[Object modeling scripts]
+-------+
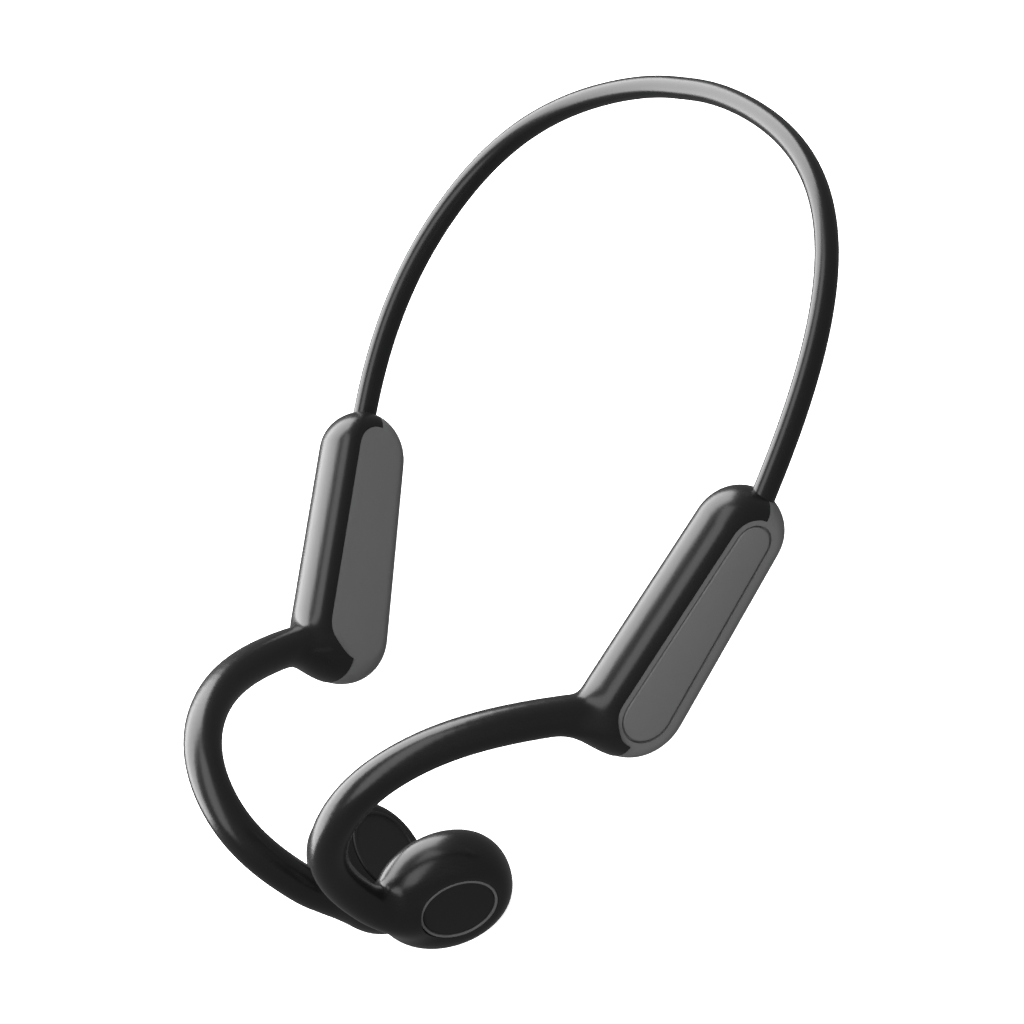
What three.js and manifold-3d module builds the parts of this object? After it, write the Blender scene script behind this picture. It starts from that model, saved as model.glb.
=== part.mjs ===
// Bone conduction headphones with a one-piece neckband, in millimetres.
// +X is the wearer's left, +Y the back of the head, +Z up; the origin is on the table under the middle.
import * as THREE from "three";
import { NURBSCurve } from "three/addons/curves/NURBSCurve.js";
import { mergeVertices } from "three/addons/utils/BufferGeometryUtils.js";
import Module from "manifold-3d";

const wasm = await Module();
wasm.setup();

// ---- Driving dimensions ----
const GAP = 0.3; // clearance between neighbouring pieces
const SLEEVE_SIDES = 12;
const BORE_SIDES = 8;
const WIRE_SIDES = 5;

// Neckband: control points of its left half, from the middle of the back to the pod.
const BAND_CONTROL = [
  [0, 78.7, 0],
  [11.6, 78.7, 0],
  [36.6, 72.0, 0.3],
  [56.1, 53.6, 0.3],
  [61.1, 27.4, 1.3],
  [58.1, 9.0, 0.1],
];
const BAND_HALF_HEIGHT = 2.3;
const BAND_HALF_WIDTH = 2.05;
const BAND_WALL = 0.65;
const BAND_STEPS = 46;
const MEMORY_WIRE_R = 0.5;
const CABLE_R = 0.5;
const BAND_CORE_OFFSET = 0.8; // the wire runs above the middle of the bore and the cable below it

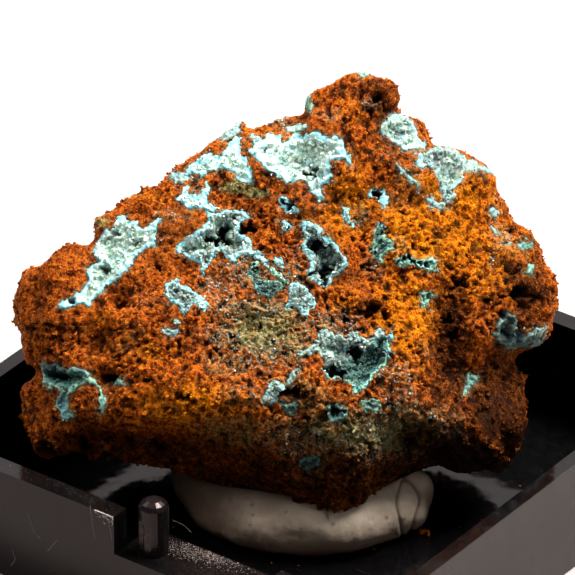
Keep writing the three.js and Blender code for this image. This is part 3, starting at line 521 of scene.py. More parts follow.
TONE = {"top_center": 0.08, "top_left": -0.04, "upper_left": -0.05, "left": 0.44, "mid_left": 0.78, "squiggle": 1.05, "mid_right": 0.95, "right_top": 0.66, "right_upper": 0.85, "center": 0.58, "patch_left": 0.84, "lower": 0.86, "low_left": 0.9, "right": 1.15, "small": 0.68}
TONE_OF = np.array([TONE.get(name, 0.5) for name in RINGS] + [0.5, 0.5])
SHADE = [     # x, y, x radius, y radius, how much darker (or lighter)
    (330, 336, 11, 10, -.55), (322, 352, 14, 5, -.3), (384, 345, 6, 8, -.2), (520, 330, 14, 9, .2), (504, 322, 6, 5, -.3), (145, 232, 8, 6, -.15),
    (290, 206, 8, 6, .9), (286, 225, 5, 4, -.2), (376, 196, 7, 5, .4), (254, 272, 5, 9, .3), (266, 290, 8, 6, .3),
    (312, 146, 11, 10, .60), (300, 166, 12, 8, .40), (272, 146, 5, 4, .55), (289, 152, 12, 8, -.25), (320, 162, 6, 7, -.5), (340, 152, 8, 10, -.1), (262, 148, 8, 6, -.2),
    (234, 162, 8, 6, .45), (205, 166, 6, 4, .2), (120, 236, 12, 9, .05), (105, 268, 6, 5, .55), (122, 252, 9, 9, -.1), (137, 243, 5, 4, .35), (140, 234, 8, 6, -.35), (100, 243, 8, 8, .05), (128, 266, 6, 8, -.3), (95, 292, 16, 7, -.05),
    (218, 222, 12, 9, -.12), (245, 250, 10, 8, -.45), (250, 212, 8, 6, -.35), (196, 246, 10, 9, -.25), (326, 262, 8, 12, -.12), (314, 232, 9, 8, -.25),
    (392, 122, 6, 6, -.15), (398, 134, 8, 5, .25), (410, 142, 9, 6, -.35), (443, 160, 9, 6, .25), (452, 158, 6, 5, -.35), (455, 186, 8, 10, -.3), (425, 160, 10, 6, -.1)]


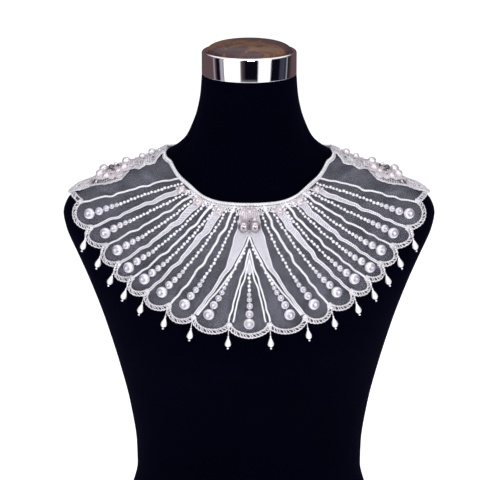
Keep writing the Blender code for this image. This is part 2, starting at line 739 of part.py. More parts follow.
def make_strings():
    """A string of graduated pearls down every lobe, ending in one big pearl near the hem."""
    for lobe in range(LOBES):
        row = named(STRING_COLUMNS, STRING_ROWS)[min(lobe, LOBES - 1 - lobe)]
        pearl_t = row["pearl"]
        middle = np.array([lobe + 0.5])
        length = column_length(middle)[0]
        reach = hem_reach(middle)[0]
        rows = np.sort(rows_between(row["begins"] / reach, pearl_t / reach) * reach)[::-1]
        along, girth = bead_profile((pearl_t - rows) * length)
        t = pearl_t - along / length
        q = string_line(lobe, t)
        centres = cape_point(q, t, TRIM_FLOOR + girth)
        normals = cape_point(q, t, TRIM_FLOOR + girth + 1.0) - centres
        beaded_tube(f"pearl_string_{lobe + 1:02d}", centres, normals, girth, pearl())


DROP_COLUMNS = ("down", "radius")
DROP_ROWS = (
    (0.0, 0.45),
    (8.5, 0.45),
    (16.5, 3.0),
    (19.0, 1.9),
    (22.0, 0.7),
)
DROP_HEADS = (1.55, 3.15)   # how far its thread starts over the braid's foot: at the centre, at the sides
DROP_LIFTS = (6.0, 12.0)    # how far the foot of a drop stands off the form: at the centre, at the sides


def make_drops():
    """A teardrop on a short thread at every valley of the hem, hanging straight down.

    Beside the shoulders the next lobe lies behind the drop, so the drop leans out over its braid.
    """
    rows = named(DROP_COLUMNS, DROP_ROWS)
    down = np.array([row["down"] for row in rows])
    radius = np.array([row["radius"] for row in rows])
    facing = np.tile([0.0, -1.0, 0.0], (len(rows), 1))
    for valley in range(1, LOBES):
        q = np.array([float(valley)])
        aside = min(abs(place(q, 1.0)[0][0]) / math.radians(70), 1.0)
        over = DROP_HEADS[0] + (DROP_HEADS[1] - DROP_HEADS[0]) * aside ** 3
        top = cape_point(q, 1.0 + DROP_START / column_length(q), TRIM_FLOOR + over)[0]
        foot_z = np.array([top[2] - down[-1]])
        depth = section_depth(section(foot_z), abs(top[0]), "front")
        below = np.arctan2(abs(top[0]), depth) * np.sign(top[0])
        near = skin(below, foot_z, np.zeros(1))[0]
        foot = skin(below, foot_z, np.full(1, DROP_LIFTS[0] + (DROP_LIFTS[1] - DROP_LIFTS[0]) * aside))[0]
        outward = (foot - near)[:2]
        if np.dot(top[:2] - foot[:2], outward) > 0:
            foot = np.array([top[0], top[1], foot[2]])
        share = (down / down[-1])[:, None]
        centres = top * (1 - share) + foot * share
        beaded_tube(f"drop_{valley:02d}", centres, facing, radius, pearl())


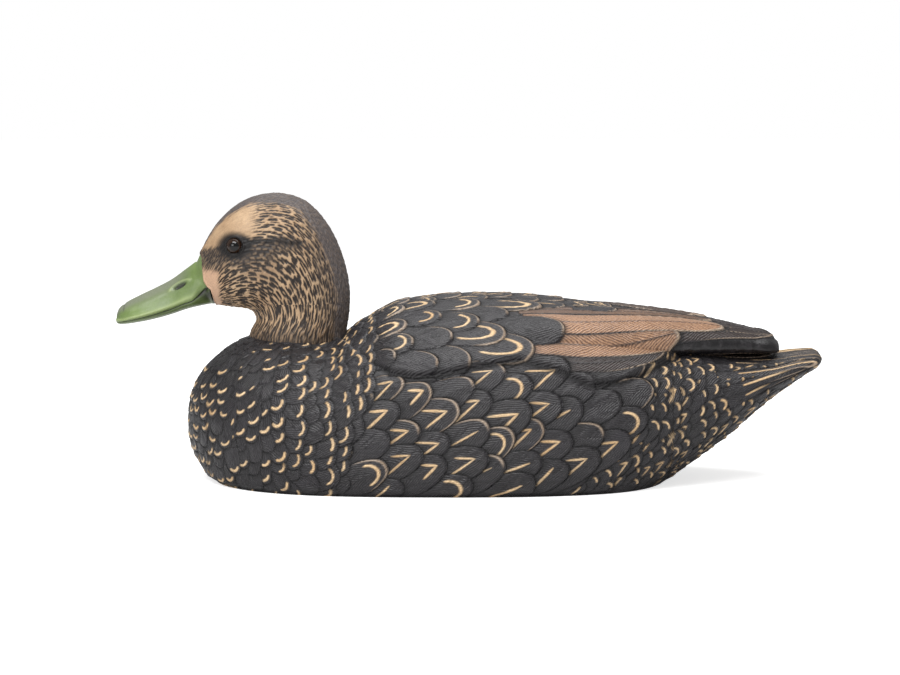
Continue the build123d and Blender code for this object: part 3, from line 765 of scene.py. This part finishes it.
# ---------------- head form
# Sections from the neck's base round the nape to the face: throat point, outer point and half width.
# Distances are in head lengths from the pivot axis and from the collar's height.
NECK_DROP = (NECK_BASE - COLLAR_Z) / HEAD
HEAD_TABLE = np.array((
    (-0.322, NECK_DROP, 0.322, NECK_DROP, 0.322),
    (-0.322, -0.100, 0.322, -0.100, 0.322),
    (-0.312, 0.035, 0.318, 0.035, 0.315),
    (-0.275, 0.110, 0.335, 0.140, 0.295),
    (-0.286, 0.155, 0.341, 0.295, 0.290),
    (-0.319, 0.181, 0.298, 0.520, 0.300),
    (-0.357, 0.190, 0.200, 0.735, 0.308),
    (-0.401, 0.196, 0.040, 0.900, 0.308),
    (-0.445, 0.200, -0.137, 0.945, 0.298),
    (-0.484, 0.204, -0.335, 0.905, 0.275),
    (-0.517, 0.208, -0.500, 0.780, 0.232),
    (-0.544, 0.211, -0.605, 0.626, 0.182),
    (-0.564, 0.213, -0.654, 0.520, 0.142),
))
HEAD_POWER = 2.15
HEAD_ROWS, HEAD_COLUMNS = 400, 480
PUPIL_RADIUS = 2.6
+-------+
**SHORT TASK:**
Check each line of the data above for the word "Keep", then state how many lines have it. Give the number alone.

**EXPECTED ANSWER:**
2